FULL YEAR AND FIRST QUARTER 2007 FORECASTS
The following forecasts and estimates of our first quarter 2007 and full year 2007 production volumes are forward looking statements. We currently expect our first quarter 2007 production volumes to average between 37.5 MMcfe per day and 40.0 MMcfe per day. We expect full year 2007 production volumes to average between 40.0 MMcfe per day and 45.0 MMcfe per day.
For the first quarter 2007, lease operating expenses are projected to be $0.82 per Mcfe based on the mid-point of our production guidance, production taxes are projected to be approximately 5.5% of pre-hedge oil and natural gas revenues, and general and administrative expenses are projected to be $2.1 million ($0.62 to $0.58 per Mcfe).

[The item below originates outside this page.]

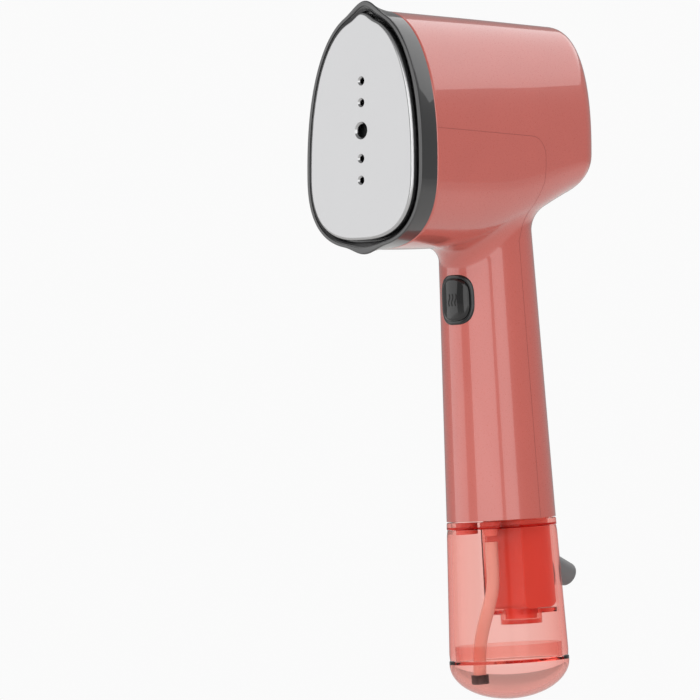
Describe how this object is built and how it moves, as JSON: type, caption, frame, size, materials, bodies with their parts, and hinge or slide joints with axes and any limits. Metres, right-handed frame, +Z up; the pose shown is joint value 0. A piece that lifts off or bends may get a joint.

Bud Brigham, Brigham's CEO and President, commented, "During 2006, we made very substantial long-term investments in acreage, 3-D seismic, and the drilling of early wells in our emerging resource plays. We expect these investments to pay dividends for us in 2007 and subsequent years. We also aggressively developed our proved undeveloped reserves in 2006 with very good results. While this negatively impacted our total proved finding cost, it generated strong growth in proved developed reserves. Specifically, regarding our focus plays, the Texas Frio underperformed for us during 2006. However, we once again achieved exceptional results in the Vicksburg, including low total proved finding costs and strong rates of return on our drilling investments. Our total proved drilling finding costs were attractive in our other focus plays including Southern Louisiana as well as the Hunton, Springer and the Granite Wash plays of the Anadarko Basin. As evidenced by our capital plan for 2007, our drilling this year will be focused in those plays that have generated our strongest returns, led by the Vicksburg."
Brigham Exploration Company is an independent exploration and production company that applies 3-D seismic imaging and other advanced technologies to systematically explore and develop onshore domestic natural gas and oil provinces.